## START

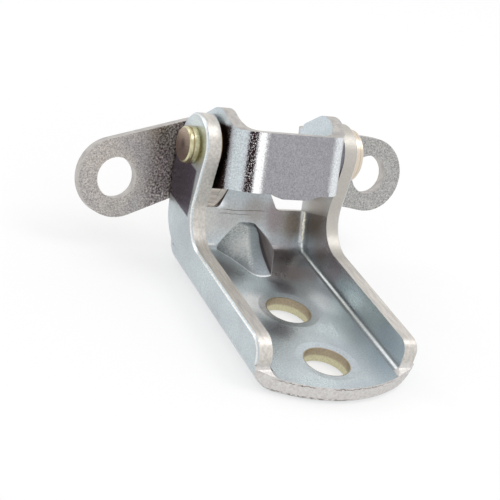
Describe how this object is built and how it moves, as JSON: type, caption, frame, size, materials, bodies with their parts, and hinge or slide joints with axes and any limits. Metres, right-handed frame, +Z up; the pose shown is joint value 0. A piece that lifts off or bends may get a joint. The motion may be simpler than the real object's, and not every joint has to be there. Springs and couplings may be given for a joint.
{
  "type": "car door hinge",
  "caption": "Pressed-steel car door hinge: a channel bracket for the pillar and a pivoting U-shaped door strap with outward tabs, joined by a riveted pin.",
  "frame": {"origin": "on the underside of the pillar bracket's pan, midway between its two bolt holes", "axes": "+Z up off the pan; +X along the hinge pin, towards its head; -Y towards the bracket's bowed near end"},
  "size_m": [0.107, 0.0902, 0.0486],
  "materials": {
    "plated_sheet": "zinc plated, satin",
    "strap_sheet": "zinc plated, fine grain",
    "pin_steel": "yellow passivated",
    "bush_bronze": "sintered, oiled"
  },
  "bodies": {
    "bracket": {"pillar_bracket": "plated_sheet", "hinge_pin": "pin_steel"},
    "strap": {"door_strap": "strap_sheet", "bush_left": "bush_bronze", "bush_right": "bush_bronze"}
  },
  "joints": [
    {"name": "hinge", "type": "hinge", "parent": "bracket", "child": "strap", "pos_m": [0, 0.0479, 0.0366], "axis": [1, 0, 0], "range_deg": [-1.5, 78]}
  ]
}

## END

◆ PROBLEM TO SOLVE: Copy each line that holds the word "caption".

◆ EXPECTED ANSWER:
Describe how this object is built and how it moves, as JSON: type, caption, frame, size, materials, bodies with their parts, and hinge or slide joints with axes and any limits. Metres, right-handed frame, +Z up; the pose shown is joint value 0. A piece that lifts off or bends may get a joint. The motion may be simpler than the real object's, and not every joint has to be there. Springs and couplings may be given for a joint.
  "caption": "Pressed-steel car door hinge: a channel bracket for the pillar and a pivoting U-shaped door strap with outward tabs, joined by a riveted pin.",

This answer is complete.